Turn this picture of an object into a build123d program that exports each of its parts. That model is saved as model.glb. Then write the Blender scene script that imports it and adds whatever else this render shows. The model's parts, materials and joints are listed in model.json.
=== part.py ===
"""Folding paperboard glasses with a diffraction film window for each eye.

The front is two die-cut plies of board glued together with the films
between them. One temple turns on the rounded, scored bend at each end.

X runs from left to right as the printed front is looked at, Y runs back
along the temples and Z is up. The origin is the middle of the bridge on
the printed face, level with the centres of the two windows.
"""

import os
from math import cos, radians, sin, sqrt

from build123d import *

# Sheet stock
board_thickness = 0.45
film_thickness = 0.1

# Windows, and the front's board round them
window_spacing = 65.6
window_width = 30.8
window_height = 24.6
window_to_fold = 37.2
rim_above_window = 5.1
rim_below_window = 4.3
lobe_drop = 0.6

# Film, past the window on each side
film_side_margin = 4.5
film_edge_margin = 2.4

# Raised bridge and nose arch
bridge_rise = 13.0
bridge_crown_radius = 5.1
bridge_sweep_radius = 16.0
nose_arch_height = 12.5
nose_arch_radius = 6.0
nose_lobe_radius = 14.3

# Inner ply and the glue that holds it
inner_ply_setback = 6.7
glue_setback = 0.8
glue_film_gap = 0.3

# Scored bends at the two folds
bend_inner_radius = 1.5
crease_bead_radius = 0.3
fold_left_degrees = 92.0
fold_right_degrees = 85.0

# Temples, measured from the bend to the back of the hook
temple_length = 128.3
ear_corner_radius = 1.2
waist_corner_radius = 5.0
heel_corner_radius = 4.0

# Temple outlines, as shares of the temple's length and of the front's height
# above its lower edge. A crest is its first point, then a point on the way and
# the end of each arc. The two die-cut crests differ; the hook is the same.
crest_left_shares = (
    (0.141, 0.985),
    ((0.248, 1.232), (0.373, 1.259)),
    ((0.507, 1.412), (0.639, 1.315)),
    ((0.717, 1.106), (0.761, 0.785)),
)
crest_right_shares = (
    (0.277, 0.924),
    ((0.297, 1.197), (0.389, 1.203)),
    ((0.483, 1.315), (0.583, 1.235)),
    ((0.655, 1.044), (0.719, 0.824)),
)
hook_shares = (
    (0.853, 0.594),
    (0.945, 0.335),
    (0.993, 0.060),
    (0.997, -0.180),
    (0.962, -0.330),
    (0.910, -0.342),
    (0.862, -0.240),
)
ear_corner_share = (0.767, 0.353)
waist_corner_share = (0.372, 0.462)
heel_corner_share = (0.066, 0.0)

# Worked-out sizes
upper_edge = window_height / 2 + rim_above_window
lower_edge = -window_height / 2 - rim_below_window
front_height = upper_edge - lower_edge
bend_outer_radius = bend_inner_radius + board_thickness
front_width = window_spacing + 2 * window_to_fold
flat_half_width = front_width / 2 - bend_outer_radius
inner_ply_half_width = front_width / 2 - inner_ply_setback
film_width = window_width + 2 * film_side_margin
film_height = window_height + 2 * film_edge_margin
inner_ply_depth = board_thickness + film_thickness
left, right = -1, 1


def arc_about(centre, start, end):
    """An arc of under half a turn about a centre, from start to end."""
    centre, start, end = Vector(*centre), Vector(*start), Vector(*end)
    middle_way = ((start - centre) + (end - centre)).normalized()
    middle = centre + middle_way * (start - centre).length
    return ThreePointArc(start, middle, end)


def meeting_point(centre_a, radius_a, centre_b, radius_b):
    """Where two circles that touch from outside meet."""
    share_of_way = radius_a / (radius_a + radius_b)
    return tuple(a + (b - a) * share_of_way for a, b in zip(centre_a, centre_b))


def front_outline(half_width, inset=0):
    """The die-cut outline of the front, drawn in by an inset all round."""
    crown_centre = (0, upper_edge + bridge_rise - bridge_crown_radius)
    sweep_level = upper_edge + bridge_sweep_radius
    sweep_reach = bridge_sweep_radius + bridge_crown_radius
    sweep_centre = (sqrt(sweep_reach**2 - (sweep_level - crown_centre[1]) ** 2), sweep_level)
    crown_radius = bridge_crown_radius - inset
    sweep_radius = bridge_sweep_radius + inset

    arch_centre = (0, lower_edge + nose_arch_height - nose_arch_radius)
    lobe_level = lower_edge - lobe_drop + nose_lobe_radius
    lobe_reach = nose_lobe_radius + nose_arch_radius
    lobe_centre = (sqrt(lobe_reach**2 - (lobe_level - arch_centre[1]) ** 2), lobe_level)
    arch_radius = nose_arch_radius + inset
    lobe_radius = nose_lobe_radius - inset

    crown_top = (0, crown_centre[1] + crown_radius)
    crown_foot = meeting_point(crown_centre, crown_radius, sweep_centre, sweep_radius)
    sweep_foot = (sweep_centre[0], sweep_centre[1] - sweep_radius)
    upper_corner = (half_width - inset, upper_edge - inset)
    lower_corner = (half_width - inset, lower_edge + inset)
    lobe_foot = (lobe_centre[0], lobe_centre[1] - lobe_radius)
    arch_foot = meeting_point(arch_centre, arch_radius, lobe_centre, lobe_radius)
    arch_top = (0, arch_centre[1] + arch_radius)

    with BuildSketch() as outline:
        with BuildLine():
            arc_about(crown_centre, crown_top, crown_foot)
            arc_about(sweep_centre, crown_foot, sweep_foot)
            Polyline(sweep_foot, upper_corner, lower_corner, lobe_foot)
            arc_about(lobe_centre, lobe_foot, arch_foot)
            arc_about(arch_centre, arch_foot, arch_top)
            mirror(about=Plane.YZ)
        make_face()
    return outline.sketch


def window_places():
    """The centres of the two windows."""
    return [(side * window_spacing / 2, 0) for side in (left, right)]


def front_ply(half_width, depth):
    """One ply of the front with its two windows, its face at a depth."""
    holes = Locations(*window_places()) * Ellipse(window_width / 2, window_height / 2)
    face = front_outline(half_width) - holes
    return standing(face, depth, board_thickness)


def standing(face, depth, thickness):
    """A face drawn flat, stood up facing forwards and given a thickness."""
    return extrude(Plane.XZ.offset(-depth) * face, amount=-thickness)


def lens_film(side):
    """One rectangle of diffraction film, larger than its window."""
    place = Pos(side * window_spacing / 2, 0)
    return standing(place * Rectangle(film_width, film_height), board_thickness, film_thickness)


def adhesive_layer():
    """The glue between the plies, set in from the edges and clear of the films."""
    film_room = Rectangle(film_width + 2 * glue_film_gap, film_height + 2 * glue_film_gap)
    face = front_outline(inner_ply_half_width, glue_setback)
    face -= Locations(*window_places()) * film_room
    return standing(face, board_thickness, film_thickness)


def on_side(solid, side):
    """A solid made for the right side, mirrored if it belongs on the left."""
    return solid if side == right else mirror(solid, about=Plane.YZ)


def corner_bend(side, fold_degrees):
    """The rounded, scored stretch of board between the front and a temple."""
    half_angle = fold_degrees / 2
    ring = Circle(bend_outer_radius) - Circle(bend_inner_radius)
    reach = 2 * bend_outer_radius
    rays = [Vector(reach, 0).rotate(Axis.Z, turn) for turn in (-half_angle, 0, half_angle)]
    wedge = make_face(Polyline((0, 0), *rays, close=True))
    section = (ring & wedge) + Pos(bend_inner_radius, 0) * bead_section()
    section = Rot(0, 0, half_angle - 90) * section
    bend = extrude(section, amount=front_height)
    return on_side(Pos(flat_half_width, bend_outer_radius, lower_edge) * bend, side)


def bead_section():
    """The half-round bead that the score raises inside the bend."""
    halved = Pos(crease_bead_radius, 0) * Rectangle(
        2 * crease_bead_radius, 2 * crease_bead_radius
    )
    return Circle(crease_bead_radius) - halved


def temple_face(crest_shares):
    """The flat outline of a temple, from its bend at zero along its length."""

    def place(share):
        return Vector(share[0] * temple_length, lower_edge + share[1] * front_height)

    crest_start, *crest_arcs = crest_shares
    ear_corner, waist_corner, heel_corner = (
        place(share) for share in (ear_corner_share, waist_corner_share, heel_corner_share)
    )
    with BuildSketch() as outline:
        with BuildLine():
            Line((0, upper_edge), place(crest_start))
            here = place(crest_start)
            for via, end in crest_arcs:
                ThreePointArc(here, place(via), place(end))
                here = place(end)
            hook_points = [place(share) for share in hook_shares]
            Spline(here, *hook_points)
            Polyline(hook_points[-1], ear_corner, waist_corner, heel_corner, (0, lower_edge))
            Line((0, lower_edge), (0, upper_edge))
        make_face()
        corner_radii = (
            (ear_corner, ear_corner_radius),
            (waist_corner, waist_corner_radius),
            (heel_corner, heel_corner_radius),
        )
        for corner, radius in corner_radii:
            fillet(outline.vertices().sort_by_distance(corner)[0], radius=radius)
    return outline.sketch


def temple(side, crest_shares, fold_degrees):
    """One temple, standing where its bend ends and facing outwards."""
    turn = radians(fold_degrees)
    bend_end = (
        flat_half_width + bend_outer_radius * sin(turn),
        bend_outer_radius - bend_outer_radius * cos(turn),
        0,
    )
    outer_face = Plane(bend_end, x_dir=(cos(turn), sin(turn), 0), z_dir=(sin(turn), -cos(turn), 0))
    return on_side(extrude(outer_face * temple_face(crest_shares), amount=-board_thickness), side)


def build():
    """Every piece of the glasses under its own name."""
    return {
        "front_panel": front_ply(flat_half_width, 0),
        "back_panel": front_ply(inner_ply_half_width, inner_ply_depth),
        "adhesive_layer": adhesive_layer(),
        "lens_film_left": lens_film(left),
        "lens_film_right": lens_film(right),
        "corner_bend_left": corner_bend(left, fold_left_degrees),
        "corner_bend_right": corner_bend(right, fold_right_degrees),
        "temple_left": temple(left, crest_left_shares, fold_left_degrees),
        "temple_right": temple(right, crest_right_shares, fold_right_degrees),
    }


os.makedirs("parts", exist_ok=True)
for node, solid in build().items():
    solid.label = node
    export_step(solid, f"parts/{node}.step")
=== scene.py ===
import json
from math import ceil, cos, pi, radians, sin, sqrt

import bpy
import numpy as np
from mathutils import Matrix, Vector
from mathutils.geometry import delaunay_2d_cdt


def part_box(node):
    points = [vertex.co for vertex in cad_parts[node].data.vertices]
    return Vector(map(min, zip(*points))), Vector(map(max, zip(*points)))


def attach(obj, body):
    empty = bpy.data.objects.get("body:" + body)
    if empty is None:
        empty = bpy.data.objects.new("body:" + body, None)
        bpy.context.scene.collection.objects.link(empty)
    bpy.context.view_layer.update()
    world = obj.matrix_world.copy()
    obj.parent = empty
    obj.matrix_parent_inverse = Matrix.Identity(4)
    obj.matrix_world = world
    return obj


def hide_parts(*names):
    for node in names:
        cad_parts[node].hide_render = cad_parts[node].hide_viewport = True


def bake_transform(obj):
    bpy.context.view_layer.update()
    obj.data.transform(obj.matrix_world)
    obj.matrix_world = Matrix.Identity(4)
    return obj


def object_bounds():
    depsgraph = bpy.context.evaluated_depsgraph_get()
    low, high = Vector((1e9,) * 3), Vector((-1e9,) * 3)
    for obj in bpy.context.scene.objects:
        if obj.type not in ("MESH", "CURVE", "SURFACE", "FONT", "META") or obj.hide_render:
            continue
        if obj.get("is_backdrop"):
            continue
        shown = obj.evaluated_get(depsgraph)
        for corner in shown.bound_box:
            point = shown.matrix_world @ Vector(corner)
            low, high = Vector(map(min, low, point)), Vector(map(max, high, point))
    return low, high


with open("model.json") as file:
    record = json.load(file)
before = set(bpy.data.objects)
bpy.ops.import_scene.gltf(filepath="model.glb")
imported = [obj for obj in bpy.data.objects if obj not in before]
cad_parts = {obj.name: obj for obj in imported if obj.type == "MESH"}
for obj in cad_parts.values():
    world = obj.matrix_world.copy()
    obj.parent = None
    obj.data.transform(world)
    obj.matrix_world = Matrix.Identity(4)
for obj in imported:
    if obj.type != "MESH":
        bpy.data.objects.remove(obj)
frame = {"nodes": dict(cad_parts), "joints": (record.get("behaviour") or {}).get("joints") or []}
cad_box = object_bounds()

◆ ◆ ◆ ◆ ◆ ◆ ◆

Only the lines from the one bearing "cad_parts[node].hide_render = cad_parts[node].hide_viewport" through the one bearing "depsgraph = bpy.context.evaluated_depsgraph_get()" should be repeated, exactly as given.

        cad_parts[node].hide_render = cad_parts[node].hide_viewport = True


def bake_transform(obj):
    bpy.context.view_layer.update()
    obj.data.transform(obj.matrix_world)
    obj.matrix_world = Matrix.Identity(4)
    return obj


def object_bounds():
    depsgraph = bpy.context.evaluated_depsgraph_get()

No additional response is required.